Yet when it comes to turning that market dominance into dollars, YouTube is holding back. Forbes estimates that YouTube will make $200 million in revenues this year, and $350 million next year. Although it never explains how it gets to those numbers, and they are higher than some Wall Street estimates, they are not unreasonable. (The home page alone is $175,000 a day, plus a commitment to buy $50,000 in Google ads elsewhere—that’s about $80 million a year right there. Plus each branded YouTube channel goes for $200,000. If someone from Forbes can lay out the math in comments, though, that would be helpful). Google does not break out YouTube’s revenues because, even at $200 million, it would be less than one percent of the company’s total.
A $200 million business going to $350 million is nothing to sneeze at. But if you believe eMarketer’s estimate that online video advertising will reach $1.35 billion this year, that would mean that YouTube’s share of video advertising dollars will only be 15 percent (less than half of its share of videos watched).

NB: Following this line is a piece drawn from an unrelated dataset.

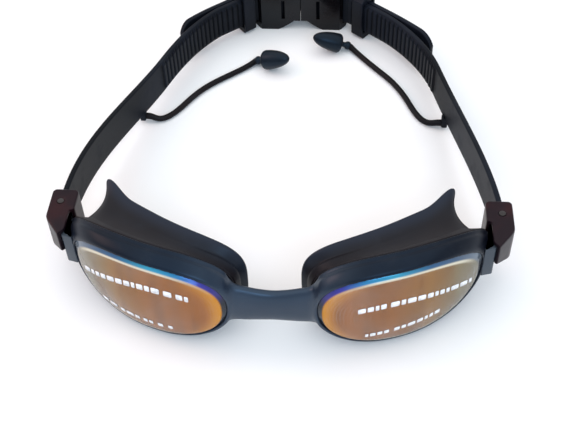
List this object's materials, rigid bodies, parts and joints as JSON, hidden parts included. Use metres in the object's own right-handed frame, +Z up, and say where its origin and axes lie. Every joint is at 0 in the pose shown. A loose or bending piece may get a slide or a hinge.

This gap could mean one of two things. Either YouTube is unable to make money from a large portion of its user-generated video inventory (advertisers want to stick to the home page and the safety of their own channels). Or YouTube just hasn’t turned on the money-gushing hose yet. It has built an increasingly unassailable market dominance under the shelter of Google’s wing without the need to maximize revenues. That attitude, though, is obviously changing, with YouTube now pushing AdSense for video and spreading that wealth with more content partners.
Which one is it?
YouTube’s Video-Ad Market Share Lags Its Video-Watching Market Share Because . .
( surveys)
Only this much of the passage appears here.